* **WHAT THE EXERCISE ASKS**: Set down the material below in full, matching it exactly.
[start MATERIAL]
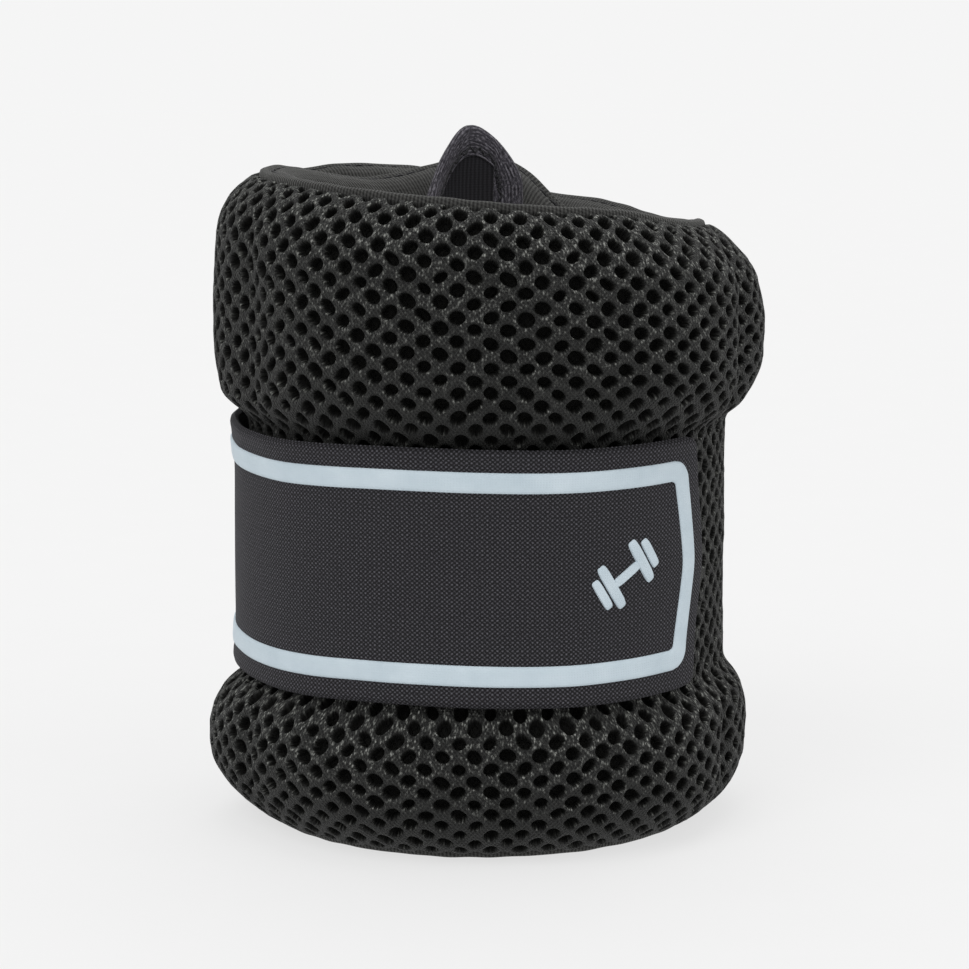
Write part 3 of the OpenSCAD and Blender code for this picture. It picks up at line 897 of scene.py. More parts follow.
def mesh_cover():
    """a knit with a hole in every cell of a staggered lattice"""
    rim = cell_rim()
    sides = len(rim)
    around = np.arctan2(rim[:, 1], rim[:, 0])
    per_row = int((LENGTH - 7.0) / CELL_PITCH)
    pitch = (LENGTH - 7.0) / per_row
    rim = rim * [pitch / CELL_PITCH, 1]
    cell_x, cell_arc = [], []
    for row in range(CELL_ROWS + 1):
        odd = row % 2
        count = per_row + 1 - odd
        cell_x.append(3.5 + (pitch / 2 if odd else 0) + pitch * np.arange(count))
        cell_arc.append(np.full(count, 2.5 + ROW_PITCH * row))
    cell_x, cell_arc = np.concatenate(cell_x)[:, None], np.concatenate(cell_arc)[:, None]
    cells = len(cell_x)

    jitter = np.random.default_rng(11).normal(0, 1, (cells, 6))
    size = 1 + 0.07 * jitter[:, 0:1]
    hole_x, hole_arc = 0.1 * jitter[:, 1:2], 0.09 * jitter[:, 2:3]
    tilt = 0.12 * jitter[:, 4:5]
    lip_x = hole_x + 1.43 * size * np.cos(around + tilt)
    lip_arc = hole_arc + 1.3 * size * (1 + 0.05 * jitter[:, 3:4]) * np.sin(around - tilt)

    # neighbouring cells share their ridge points
    edge_x, edge_arc = cell_x + rim[None, :, 0], cell_arc + rim[None, :, 1]
    key = np.round(np.stack([edge_x, edge_arc], -1).reshape(-1, 2), 2)
    _, first, shared = np.unique(key, axis=0, return_index=True, return_inverse=True)
    ridges = len(first)
    ridge_x, ridge_arc = edge_x.reshape(-1)[first], edge_arc.reshape(-1)[first]
    xs, arcs = [ridge_x], [ridge_arc]
    heights = [RIDGE_HEIGHT + 0.05 * waves(ridge_x, ridge_arc, 31, 3.2)]
    shades = [np.zeros(ridges)]
    for share, _, _ in SLOPE_RINGS:
        xs.append((edge_x + (cell_x + lip_x - edge_x) * share).ravel())
        arcs.append((edge_arc + (cell_arc + lip_arc - edge_arc) * share).ravel())
    for share, _, _ in HOLE_RINGS:
        xs.append((cell_x + hole_x + (lip_x - hole_x) * share).ravel())
        arcs.append((cell_arc + hole_arc + (lip_arc - hole_arc) * share).ravel())
    for _, height, shade in SLOPE_RINGS + HOLE_RINGS:
        heights.append(np.full(cells * sides, height))
        shades.append(np.full(cells * sides, shade))
    x = np.concatenate(xs + [(cell_x + hole_x)[:, 0]])
    arc = np.concatenate(arcs + [(cell_arc + hole_arc)[:, 0]])
    height = np.concatenate(heights + [HOLE_FLOOR + 0.1 * jitter[:, 5]])
    height = height - 0.65 * fall(np.minimum(arc, OUT_SPAN - arc), 0.9, 1.9)  # sinks at the rims

    outward = surface_normal(outer, x, arc)
    face = outer(x, arc)
    back = face[:ridges] - outward[:ridges] * KNIT_THICK
    points = np.concatenate([face + outward * height[:, None], back])
    uv = np.stack([x, arc], 1)
    uv = np.concatenate([uv, uv[:ridges]])
    deep = np.concatenate(shades + [np.ones(cells), np.ones(ridges)])

    ring_count = len(SLOPE_RINGS + HOLE_RINGS)
    ridge_ids = shared.reshape(cells, sides)
    lower_ids = ridges + np.arange(ring_count * cells * sides).reshape(ring_count, cells, sides)
    ids = [ridge_ids, *lower_ids]
    floor_ids = np.repeat(ridges + ring_count * cells * sides + np.arange(cells)[:, None], sides, 1)
    back_start = len(x)
    quads = np.stack([
        np.stack([low, np.roll(low, -1, 1), np.roll(high, -1, 1), high], -1).reshape(-1, 4)
        for high, low in zip(ids[:-1], ids[1:])
    ])
    triangles = np.stack([floor_ids, np.roll(ids[-1], -1, 1), ids[-1]], -1).reshape(-1, 3)
    normals = face_normals(points, [quads.reshape(-1, 4), triangles])
    normals[back_start:] = -outward[:ridges]

    cell_piece = np.searchsorted(PIECE_CUTS, cell_x[:, 0], side="right") + 1
    for piece in PIECES:
        mine = cell_piece == piece
        mask = np.repeat(mine, sides)
        ring = ridge_ids[mine]
        # side walls stand on ridge edges that only one cell of this piece uses
        edges = np.stack([ring, np.roll(ring, -1, 1)], -1).reshape(-1, 2)
        _, index, count = np.unique(np.sort(edges, 1), axis=0, return_inverse=True,
                                    return_counts=True)
        edges = edges[count[index.reshape(-1)] == 1]
        walls = np.concatenate([edges, edges[:, ::-1] + back_start], 1)
        face_sets = [quads[:, mask].reshape(-1, 4), triangles[mask], ring + back_start, walls]
        add_part(f"spacer_mesh_{piece}", points, face_sets, "mesh", BAND_MOTIONS[piece],
                 band_nodes("mesh_cover", piece), uv=uv, normals=normals, deep=deep)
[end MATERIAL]
* **SOLUTION**:
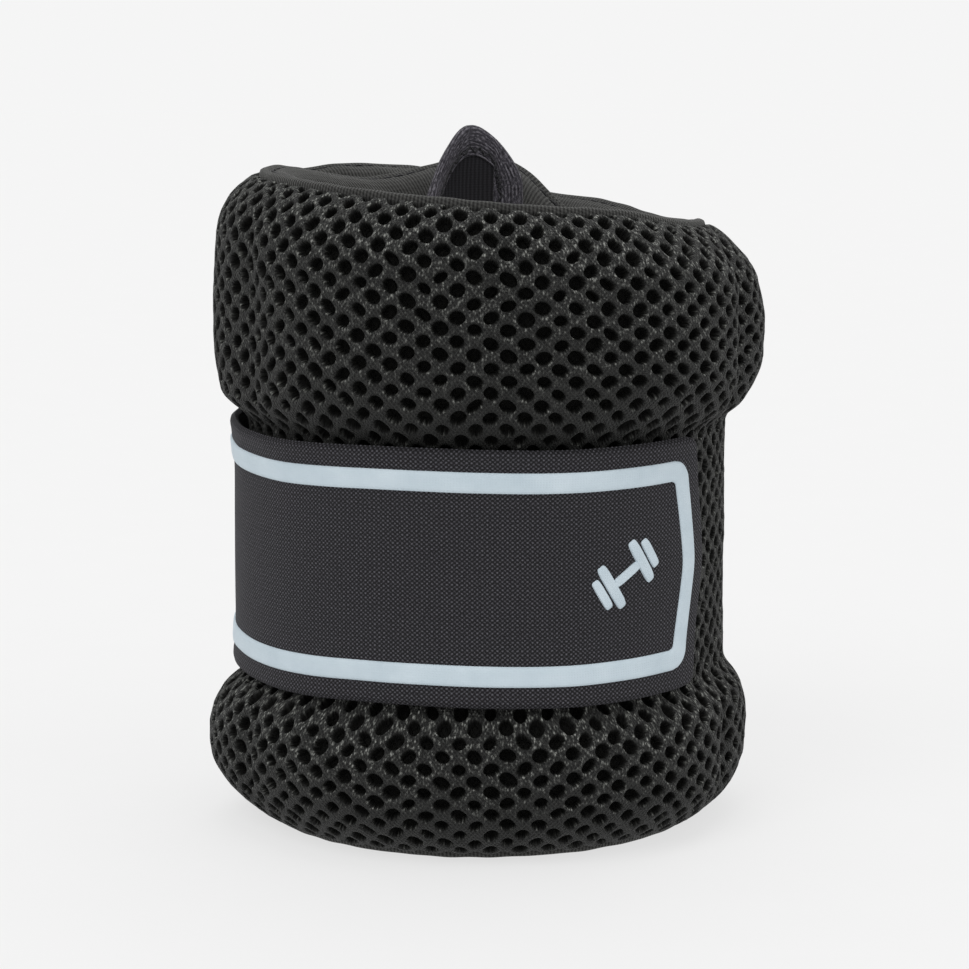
Write part 3 of the OpenSCAD and Blender code for this picture. It picks up at line 897 of scene.py. More parts follow.
def mesh_cover():
    """a knit with a hole in every cell of a staggered lattice"""
    rim = cell_rim()
    sides = len(rim)
    around = np.arctan2(rim[:, 1], rim[:, 0])
    per_row = int((LENGTH - 7.0) / CELL_PITCH)
    pitch = (LENGTH - 7.0) / per_row
    rim = rim * [pitch / CELL_PITCH, 1]
    cell_x, cell_arc = [], []
    for row in range(CELL_ROWS + 1):
        odd = row % 2
        count = per_row + 1 - odd
        cell_x.append(3.5 + (pitch / 2 if odd else 0) + pitch * np.arange(count))
        cell_arc.append(np.full(count, 2.5 + ROW_PITCH * row))
    cell_x, cell_arc = np.concatenate(cell_x)[:, None], np.concatenate(cell_arc)[:, None]
    cells = len(cell_x)

    jitter = np.random.default_rng(11).normal(0, 1, (cells, 6))
    size = 1 + 0.07 * jitter[:, 0:1]
    hole_x, hole_arc = 0.1 * jitter[:, 1:2], 0.09 * jitter[:, 2:3]
    tilt = 0.12 * jitter[:, 4:5]
    lip_x = hole_x + 1.43 * size * np.cos(around + tilt)
    lip_arc = hole_arc + 1.3 * size * (1 + 0.05 * jitter[:, 3:4]) * np.sin(around - tilt)

    # neighbouring cells share their ridge points
    edge_x, edge_arc = cell_x + rim[None, :, 0], cell_arc + rim[None, :, 1]
    key = np.round(np.stack([edge_x, edge_arc], -1).reshape(-1, 2), 2)
    _, first, shared = np.unique(key, axis=0, return_index=True, return_inverse=True)
    ridges = len(first)
    ridge_x, ridge_arc = edge_x.reshape(-1)[first], edge_arc.reshape(-1)[first]
    xs, arcs = [ridge_x], [ridge_arc]
    heights = [RIDGE_HEIGHT + 0.05 * waves(ridge_x, ridge_arc, 31, 3.2)]
    shades = [np.zeros(ridges)]
    for share, _, _ in SLOPE_RINGS:
        xs.append((edge_x + (cell_x + lip_x - edge_x) * share).ravel())
        arcs.append((edge_arc + (cell_arc + lip_arc - edge_arc) * share).ravel())
    for share, _, _ in HOLE_RINGS:
        xs.append((cell_x + hole_x + (lip_x - hole_x) * share).ravel())
        arcs.append((cell_arc + hole_arc + (lip_arc - hole_arc) * share).ravel())
    for _, height, shade in SLOPE_RINGS + HOLE_RINGS:
        heights.append(np.full(cells * sides, height))
        shades.append(np.full(cells * sides, shade))
    x = np.concatenate(xs + [(cell_x + hole_x)[:, 0]])
    arc = np.concatenate(arcs + [(cell_arc + hole_arc)[:, 0]])
    height = np.concatenate(heights + [HOLE_FLOOR + 0.1 * jitter[:, 5]])
    height = height - 0.65 * fall(np.minimum(arc, OUT_SPAN - arc), 0.9, 1.9)  # sinks at the rims

    outward = surface_normal(outer, x, arc)
    face = outer(x, arc)
    back = face[:ridges] - outward[:ridges] * KNIT_THICK
    points = np.concatenate([face + outward * height[:, None], back])
    uv = np.stack([x, arc], 1)
    uv = np.concatenate([uv, uv[:ridges]])
    deep = np.concatenate(shades + [np.ones(cells), np.ones(ridges)])

    ring_count = len(SLOPE_RINGS + HOLE_RINGS)
    ridge_ids = shared.reshape(cells, sides)
    lower_ids = ridges + np.arange(ring_count * cells * sides).reshape(ring_count, cells, sides)
    ids = [ridge_ids, *lower_ids]
    floor_ids = np.repeat(ridges + ring_count * cells * sides + np.arange(cells)[:, None], sides, 1)
    back_start = len(x)
    quads = np.stack([
        np.stack([low, np.roll(low, -1, 1), np.roll(high, -1, 1), high], -1).reshape(-1, 4)
        for high, low in zip(ids[:-1], ids[1:])
    ])
    triangles = np.stack([floor_ids, np.roll(ids[-1], -1, 1), ids[-1]], -1).reshape(-1, 3)
    normals = face_normals(points, [quads.reshape(-1, 4), triangles])
    normals[back_start:] = -outward[:ridges]

    cell_piece = np.searchsorted(PIECE_CUTS, cell_x[:, 0], side="right") + 1
    for piece in PIECES:
        mine = cell_piece == piece
        mask = np.repeat(mine, sides)
        ring = ridge_ids[mine]
        # side walls stand on ridge edges that only one cell of this piece uses
        edges = np.stack([ring, np.roll(ring, -1, 1)], -1).reshape(-1, 2)
        _, index, count = np.unique(np.sort(edges, 1), axis=0, return_inverse=True,
                                    return_counts=True)
        edges = edges[count[index.reshape(-1)] == 1]
        walls = np.concatenate([edges, edges[:, ::-1] + back_start], 1)
        face_sets = [quads[:, mask].reshape(-1, 4), triangles[mask], ring + back_start, walls]
        add_part(f"spacer_mesh_{piece}", points, face_sets, "mesh", BAND_MOTIONS[piece],
                 band_nodes("mesh_cover", piece), uv=uv, normals=normals, deep=deep)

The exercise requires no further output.